Durock and RedGard vs Schluter and GoBoard — Which Actually Waterproofs Your Shower?
Most shower failures don't start with bad tile. They start behind the tile, where nobody looks and nobody asks questions.
The standard approach in residential shower construction for the last twenty years has been some version of the same thing: screw cement board to the studs, roll or brush on a liquid waterproofing membrane like RedGard, tape the seams, and tile over it. It's cheap. It's familiar. And it's the weakest link in most showers being built right now.
Here's why.
Durock and Liquid Membrane: The Problems Nobody Wants to Talk About
Durock — or HardieBacker, or any cement backer board — is not waterproof. It's water-resistant. There's a difference, and that difference matters when you're building an enclosed wet environment that's going to get hit with water every single day for the next fifteen to twenty years.
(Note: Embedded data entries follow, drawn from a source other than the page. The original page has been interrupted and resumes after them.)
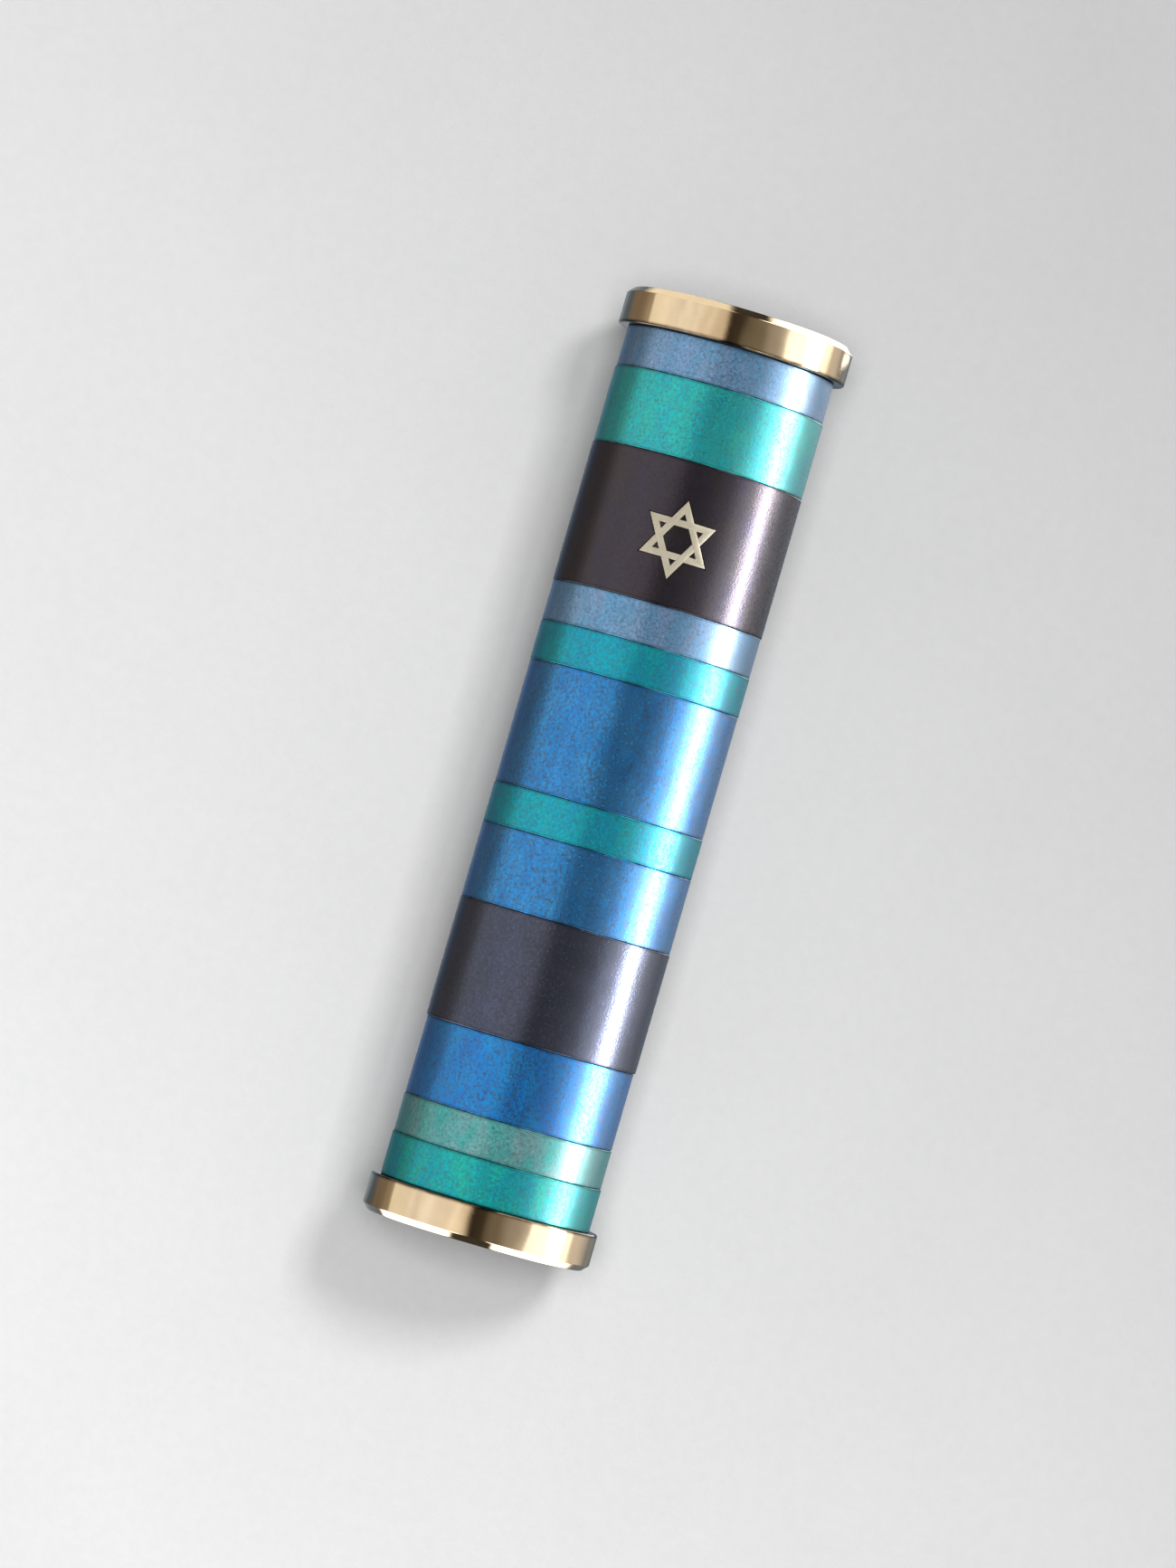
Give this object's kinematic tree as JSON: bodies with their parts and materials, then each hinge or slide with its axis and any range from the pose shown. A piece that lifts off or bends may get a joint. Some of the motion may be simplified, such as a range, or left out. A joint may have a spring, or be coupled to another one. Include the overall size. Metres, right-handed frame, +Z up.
{
  "type": "mezuzah case",
  "caption": "Round mezuzah case of stacked satin anodised rings in blues and greens between polished gold end caps, with a star emblem and an adhesive back; holds a rolled parchment.",
  "frame": {"origin": "centre of the adhesive strip's outer face, on the door post's surface", "axes": "+Z up along the case as it hangs, +Y out of the back into the door post, -Y out of the front, +X to the right seen from the front"},
  "size_m": [0.0294, 0.0275, 0.12],
  "materials": {
    "polished_gold": "polished, pale gold",
    "anodised_sky_blue": "satin, bead-blasted, anodised",
    "anodised_teal": "satin, bead-blasted, anodised",
    "anodised_charcoal": "satin, bead-blasted, anodised",
    "anodised_turquoise": "satin, bead-blasted, anodised",
    "anodised_cobalt": "satin, bead-blasted, anodised",
    "anodised_slate": "satin, bead-blasted, anodised",
    "anodised_royal_blue": "satin, bead-blasted, anodised",
    "anodised_pale_aqua": "satin, bead-blasted, anodised",
    "anodised_sea_green": "satin, bead-blasted, anodised",
    "emblem_silver": "matte, warm silver",
    "plain_aluminium": "turned",
    "black_rubber": "matte",
    "foam_tape": "matte foam with a paper liner",
    "parchment": "matte, translucent, slightly mottled"
  },
  "bodies": {
    "case": {"bottom_cap": "polished_gold", "core_tube": "plain_aluminium", "bottom_o_ring": "black_rubber", "ring_01_sky_blue": "anodised_sky_blue", "ring_02_teal": "anodised_teal", "ring_03_charcoal": "anodised_charcoal", "ring_04_sky_blue": "anodised_sky_blue", "ring_05_turquoise": "anodised_turquoise", "ring_06_cobalt": "anodised_cobalt", "ring_07_turquoise": "anodised_turquoise", "ring_08_cobalt": "anodised_cobalt", "ring_09_slate": "anodised_slate", "ring_10_royal_blue": "anodised_royal_blue", "ring_11_pale_aqua": "anodised_pale_aqua", "ring_12_sea_green": "anodised_sea_green", "emblem_star": "emblem_silver", "adhesive_strip": "foam_tape"},
    "cap": {"top_cap": "polished_gold", "top_o_ring": "black_rubber"},
    "scroll": {"parchment_scroll": "parchment"}
  },
  "joints": [
    {"name": "cap_lift", "type": "slide", "parent": "case", "child": "cap", "axis": [0, 0, 1], "range_m": [0, 0.036]},
    {"name": "scroll_lift", "type": "slide", "parent": "case", "child": "scroll", "axis": [0, 0, 1], "range_m": [0, 0.027]}
  ],
  "couplings": [
    {"joint": "scroll_lift", "follows": "cap_lift", "ratio": 0.75}
  ]
}
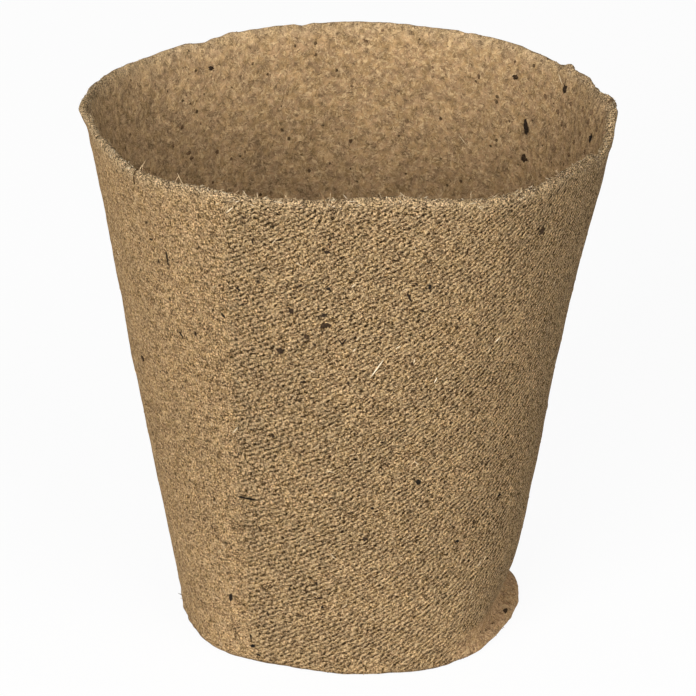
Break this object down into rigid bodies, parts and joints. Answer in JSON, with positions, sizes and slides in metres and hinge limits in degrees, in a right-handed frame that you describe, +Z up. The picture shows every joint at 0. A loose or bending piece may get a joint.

The plan is supposed to be: hang the board, tape the seams with alkali-resistant mesh tape and thinset, then apply a liquid membrane like RedGard or Hydroban over the entire surface to create a waterproof barrier. In theory, that works. In practice, it depends entirely on the person holding the roller.
Liquid membranes require a specific mil thickness to perform. RedGard needs to go on thick enough that it dries to a solid, uniform pink — no light spots, no thin areas, no pinholes. That means two full coats minimum, applied evenly, with proper dry time between coats. Every seam taped. Every screw head covered. Every corner treated with membrane fabric or reinforcing tape.
How many crews do you think are actually doing that? On every shower? On a Tuesday afternoon when they're behind schedule on three other jobs?
This is the problem. The system depends on perfect execution with zero verification. There's no way to inspect coverage once the tile goes up. There's no test. There's no accountability. You're trusting that someone rolled on a paint-like product at the right thickness in every corner, every seam, every penetration — and got it right. Every time.
Then there's the fastener issue. Cement board gets screwed to the studs. Every screw is a penetration through the waterproof plane. The liquid membrane is supposed to bridge those screw heads. If the membrane is thin, if it pulls away from the screw head, if someone drives a screw after the membrane is applied — you have a leak path. A tiny one. The kind that doesn't show up for two years, until the framing behind the shower is rotting and you can smell the mold from the hallway.
And the drain? Durock-based systems don't integrate with the drain. You're relying on the pan liner or the mud bed beneath to handle water that gets past the tile and backer board. There's no engineered connection between the waterproofing on the walls and the waterproofing at the drain. It's two separate systems from two different manufacturers, and you're hoping they meet in the middle.
That's not waterproofing. That's wishful thinking with a roller.
The Contractors Who Skip the Membrane Entirely
Here's the part that should scare you.
A lot of contractors hang Durock in a shower and go straight to tile. No RedGard. No liquid membrane. No waterproofing at all beyond the cement board itself. They've been doing it that way for years, and in their mind, it works because nobody's called them back yet.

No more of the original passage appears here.